The nine months remaining in Chuck's life are a clear metaphor for a return to a fetal state; it is as if he is reborn before death, and the world around him is collapsing like a vast womb. The haunted house is a metaphor for the institution of the family in modern society: a worn-out institution, repeatedly patched up, yet hollow and collapsed from within. The idea of "the death of the world with my death" alludes to the extreme individualism of the modern age—an age in which the modern subject defines the world through the lens of his own mind, and when that mind collapses, the world also ends. This simultaneity of the collapse of the individual and the world recalls existentialist crises and nihilism—crises in which the human being has neither the capacity to confront absurdity nor the power to escape it. The film, by drawing upon powerful metaphors (from mathematics and dance to the house with its mysterious room and the empty beds that pulse), advances a profound sociological critique: a critique of a society that has fallen into the grip of instrumental rationality and a crisis of meaning, and only on the threshold of annihilation may, just may, rediscover the authentic rhythm of life.
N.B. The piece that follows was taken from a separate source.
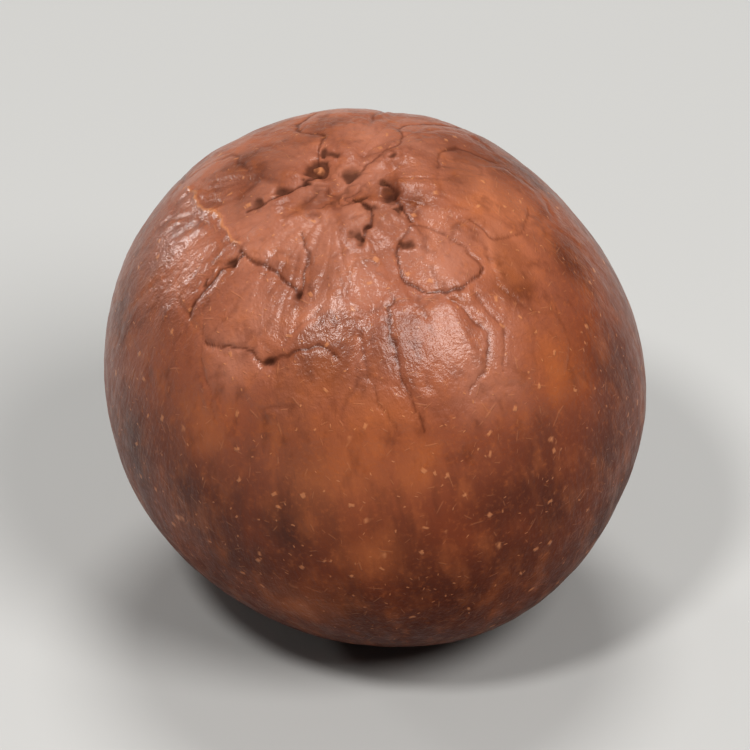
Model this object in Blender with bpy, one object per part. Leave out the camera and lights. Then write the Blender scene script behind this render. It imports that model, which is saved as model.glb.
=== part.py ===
"""A macadamia nut in its shell, husked and dried: one woody ball, creased round the scar at its top.

Run with blender --background --python part.py, or from Blender's text editor. Metres, +Z up. The nut rests
on a small flat spot round the origin, and its front faces -Y. A direction from the nut's middle is given as
a bearing, counted from the front towards +X, and a height above the level, both in degrees.
"""

import math

import bmesh
import bpy
from mathutils import Vector

MM = 0.001

# The plain ball under all the unevenness, and how finely it is divided.
NUT_WIDTH = 24.4 * MM
NUT_DEPTH = 24.2 * MM
NUT_HEIGHT = 24.4 * MM
BALL_SUBDIVISIONS = 5

# The foot is worn level over a small round spot. The unevenness above starts a little way out from it.
REST_SPOT_RADIUS = 2.6 * MM
REST_SPOT_SNAP = 0.48 * MM
SAME_POINT = 0.01 * MM
FOOT_PLAIN_TO = 10
FOOT_UNEVEN_FROM = 50

# The scar at the top, where the nut hung in its husk, leans a little to the front and the left.
SCAR_BEARING = -35
SCAR_HEIGHT = 77
SCAR_DIMPLE_DEPTH = 0.5 * MM
SCAR_DIMPLE_RADIUS = 2.0 * MM

# Shallow folds run down from the scar and die out above the nut's widest part.
# Two slower waves, as strength and waves in a turn, keep them from standing evenly apart.
FOLD_COUNT = 8
FOLD_DEPTH = 0.16 * MM
FOLD_START = 9
FOLD_END = 52
FOLD_WANDER = ((0.9, 2), (1.0, 3))

# The pore that the root would grow through is low on the back, and a faint groove joins it to the scar.
PORE_BEARING = 160
PORE_HEIGHT = -56
PORE_NUB_HEIGHT = 0.18 * MM
PORE_NUB_RADIUS = 1.3 * MM
GROOVE_DEPTH = 0.18 * MM
GROOVE_HALF_WIDTH = 1.0 * MM
GROOVE_FADE = 17

# What keeps the shell from being a true ball: bearing, height, rise, and spread in degrees.
SWELLS = (
    (-115, 30, 0.45 * MM, 38),  # full left shoulder
    (117, 33, -0.60 * MM, 34),  # flatter right shoulder
    (88, -6, 0.15 * MM, 24),  # right cheek
    (40, -44, 0.50 * MM, 30),  # full lower right
    (-40, -42, -0.22 * MM, 30),  # flatter lower left
    (178, 12, -0.22 * MM, 36),  # flatter back
    (-20, 22, 0.15 * MM, 26),  # front cheek
)


def direction(bearing, height):
    """The unit vector at a bearing from the front and a height above the level."""
    b, h = math.radians(bearing), math.radians(height)
    return Vector((math.sin(b) * math.cos(h), -math.cos(b) * math.cos(h), math.sin(h)))


SCAR = direction(SCAR_BEARING, SCAR_HEIGHT)
PORE = direction(PORE_BEARING, PORE_HEIGHT)
FOOT = Vector((0, 0, -1))


def degrees_between(way, other):
    return math.degrees(way.angle(other))


def bell(distance, spread):
    """1 at no distance, falling smoothly to nothing past about two spreads."""
    return math.exp(-((distance / spread) ** 2))


def smooth_step(low, high, value):
    """0 below low, 1 above high, and a smooth rise between them."""
    t = min(1.0, max(0.0, (value - low) / (high - low)))
    return t * t * (3 - 2 * t)


def ball_radius(way):
    """The distance from the middle to the plain ball in this direction."""
    return 1 / math.hypot(2 * way.x / NUT_WIDTH, 2 * way.y / NUT_DEPTH, 2 * way.z / NUT_HEIGHT)


def swell_relief(way):
    """How far the shell's broad swells and flats stand out from the plain ball."""
    return sum(
        rise * bell(degrees_between(way, direction(bearing, height)), spread)
        for bearing, height, rise, spread in SWELLS
    )


def scar_relief(way, radius):
    """The dimple of the scar, and the folds that run down from it."""
    away = way.angle(SCAR)
    dimple = -SCAR_DIMPLE_DEPTH * bell(away * radius, SCAR_DIMPLE_RADIUS)
    right = SCAR.cross(Vector((0, 1, 0))).normalized()
    ahead = right.cross(SCAR)
    turn = math.atan2(way.dot(ahead), way.dot(right))
    wander = sum(strength * math.sin(waves * turn) for strength, waves in FOLD_WANDER)
    wave = math.cos(FOLD_COUNT * turn + wander)
    inner = smooth_step(0, FOLD_START, math.degrees(away))
    outer = 1 - smooth_step(FOLD_START, FOLD_END, math.degrees(away))
    return dimple + FOLD_DEPTH * wave * inner * outer


def pore_relief(way, radius):
    """The nub round the pore, and the groove along the shortest line to it from the scar."""
    nub = PORE_NUB_HEIGHT * bell(way.angle(PORE) * radius, PORE_NUB_RADIUS)
    across = SCAR.cross(PORE).normalized()
    on_line = (way - across * way.dot(across)).normalized()
    past_scar = degrees_between(SCAR, on_line)
    past_pore = degrees_between(PORE, on_line)
    if past_scar + past_pore > degrees_between(SCAR, PORE) + 1:
        return nub
    ends = smooth_step(0, GROOVE_FADE, past_scar) * smooth_step(0, GROOVE_FADE, past_pore)
    beside = math.asin(way.dot(across)) * radius
    return nub - GROOVE_DEPTH * ends * bell(beside, GROOVE_HALF_WIDTH)


def shell_point(way):
    """The point of the shell in this direction from the nut's middle."""
    radius = ball_radius(way)
    uneven = swell_relief(way) + scar_relief(way, radius) + pore_relief(way, radius)
    from_foot = degrees_between(way, FOOT)
    return way * (radius + uneven * smooth_step(FOOT_PLAIN_TO, FOOT_UNEVEN_FROM, from_foot))


def cut_rest_spot(mesh):
    """Cuts the foot off level where the plain ball is as wide as the rest spot."""
    level = -NUT_HEIGHT / 2 * math.sqrt(1 - (2 * REST_SPOT_RADIUS / NUT_WIDTH) ** 2)
    for vert in mesh.verts:
        out = vert.co.xy.length
        if vert.co.z < 0 and abs(out - REST_SPOT_RADIUS) < REST_SPOT_SNAP:
            vert.co.xy *= REST_SPOT_RADIUS / out
            vert.co.z = level
    bmesh.ops.bisect_plane(
        mesh,
        geom=mesh.verts[:] + mesh.edges[:] + mesh.faces[:],
        dist=SAME_POINT,
        plane_co=(0, 0, level),
        plane_no=(0, 0, 1),
        clear_inner=True,
    )
    bmesh.ops.remove_doubles(mesh, verts=mesh.verts, dist=SAME_POINT)
    rim = [edge for edge in mesh.edges if edge.is_boundary]
    bmesh.ops.contextual_create(mesh, geom=rim)
    bmesh.ops.recalc_face_normals(mesh, faces=mesh.faces)
    for face in mesh.faces:
        face.smooth = True
    for edge in rim:
        edge.smooth = False


def stand_on_origin(mesh):
    """Moves the nut so that the origin is below the middle of its width and depth, at its foot."""
    xs, ys, zs = zip(*(vert.co for vert in mesh.verts))
    middle = Vector(((min(xs) + max(xs)) / 2, (min(ys) + max(ys)) / 2, min(zs)))
    bmesh.ops.translate(mesh, verts=mesh.verts, vec=-middle)


def make_shell_material():
    material = bpy.data.materials.new("woody_shell")
    material.use_nodes = True
    shader = material.node_tree.nodes["Principled BSDF"]
    shader.inputs["Base Color"].default_value = (0.29, 0.092, 0.036, 1)
    shader.inputs["Roughness"].default_value = 0.42
    shader.inputs["Metallic"].default_value = 0
    return material


def make_nut(collection):
    mesh = bmesh.new()
    bmesh.ops.create_icosphere(mesh, subdivisions=BALL_SUBDIVISIONS, radius=1)
    for vert in mesh.verts:
        vert.co = shell_point(vert.co.normalized())
    cut_rest_spot(mesh)
    stand_on_origin(mesh)
    data = bpy.data.meshes.new("nut_in_shell")
    mesh.to_mesh(data)
    mesh.free()
    data.materials.append(make_shell_material())
    nut = bpy.data.objects.new("nut_in_shell", data)
    collection.objects.link(nut)


def main():
    for obj in list(bpy.data.objects):
        bpy.data.objects.remove(obj)
    collection = bpy.data.collections.new("macadamia_nut")
    bpy.context.scene.collection.children.link(collection)
    make_nut(collection)


main()
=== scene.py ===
# %% [markdown]
# # A macadamia nut in its shell
#
# This lesson gives a whole macadamia nut its looks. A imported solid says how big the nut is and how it
# stands. The lesson draws a much finer skin over that solid, presses the wrinkles of the stem scar into it,
# and paints it with nodes. Each cell needs the ones above it.

# %% The tools, and the frame that everything stands in
import math

import bmesh
import bpy
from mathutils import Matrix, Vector


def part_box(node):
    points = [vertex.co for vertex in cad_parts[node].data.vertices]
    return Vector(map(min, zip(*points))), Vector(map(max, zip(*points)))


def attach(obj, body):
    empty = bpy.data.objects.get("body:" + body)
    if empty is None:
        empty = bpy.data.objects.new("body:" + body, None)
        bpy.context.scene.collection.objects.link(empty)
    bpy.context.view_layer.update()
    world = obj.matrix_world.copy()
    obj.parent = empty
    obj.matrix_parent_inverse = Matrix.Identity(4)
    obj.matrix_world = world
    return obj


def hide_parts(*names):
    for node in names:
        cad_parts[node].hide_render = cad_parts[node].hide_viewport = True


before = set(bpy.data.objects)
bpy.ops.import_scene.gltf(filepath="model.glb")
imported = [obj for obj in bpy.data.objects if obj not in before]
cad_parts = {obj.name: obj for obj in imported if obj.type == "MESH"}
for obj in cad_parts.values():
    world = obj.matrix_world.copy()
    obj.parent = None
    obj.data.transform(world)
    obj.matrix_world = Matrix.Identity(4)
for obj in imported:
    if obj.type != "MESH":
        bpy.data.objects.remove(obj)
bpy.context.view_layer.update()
MM = 0.001
low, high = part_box("nut_in_shell")
print("the nut is", [round(side / MM, 2) for side in high - low], "mm wide, deep and high")

# %% [markdown]
# ## Places on the nut
#
# A nut has no corners to measure from, so places are told by directions from its middle. It hung in its husk
# by the scar at its top, and all that grew on it grew round the line from the scar through the middle. So
# most places are two angles: how far away from the scar, and how far turned round it, counted from the front
# towards the right. The front faces -Y, and +X is on the right.

# %% The middle, the scar and the pore
# The scar and the pore are each told by a bearing from the front and a height above the level, in degrees.
SCAR_AT = (-35, 77)
PORE_AT = (160, -56)
middle = (low + high) / 2
NUT_RADIUS = (high.x - low.x) / 2
RADIUS_MM = NUT_RADIUS / MM


def direction(bearing, height):
    """The unit vector at a bearing from the front and a height above the level, in degrees."""
    b, h = math.radians(bearing), math.radians(height)
    return Vector((math.sin(b) * math.cos(h), -math.cos(b) * math.cos(h), math.sin(h)))


scar = direction(*SCAR_AT)
pore = direction(*PORE_AT)
front = direction(0, 0)
scar_front = (front - scar * scar.dot(front)).normalized()
scar_right = scar.cross(scar_front)


def from_scar(turn, away):
    """The unit vector that many degrees away from the scar, turned that far round it."""
    t, a = math.radians(turn), math.radians(away)
    level = scar_front * math.cos(t) + scar_right * math.sin(t)
    return scar * math.cos(a) + level * math.sin(a)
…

Ultimately, The Life of Chuckis a film about the longing for love and the acceptance of death; about the end of the world as the end of a human being; about the truth that humans draw closer to one another at the end, yet the danger of romanticization and the overlooking of suffering is ever-present. The film demonstrates that modern society is confronted with a crisis of meaning-making, the collapse of values, and the domination of instrumental rationality, and that the only path to salvation lies in small moments—in dance, in kindness, in empathy, and in accepting death as part of the cycle of life. The Life of Chuck, more than a science-fiction narrative, is a sociological critique of today's world—a world that, on the brink of collapse, still searches for hope in the smallest human moments.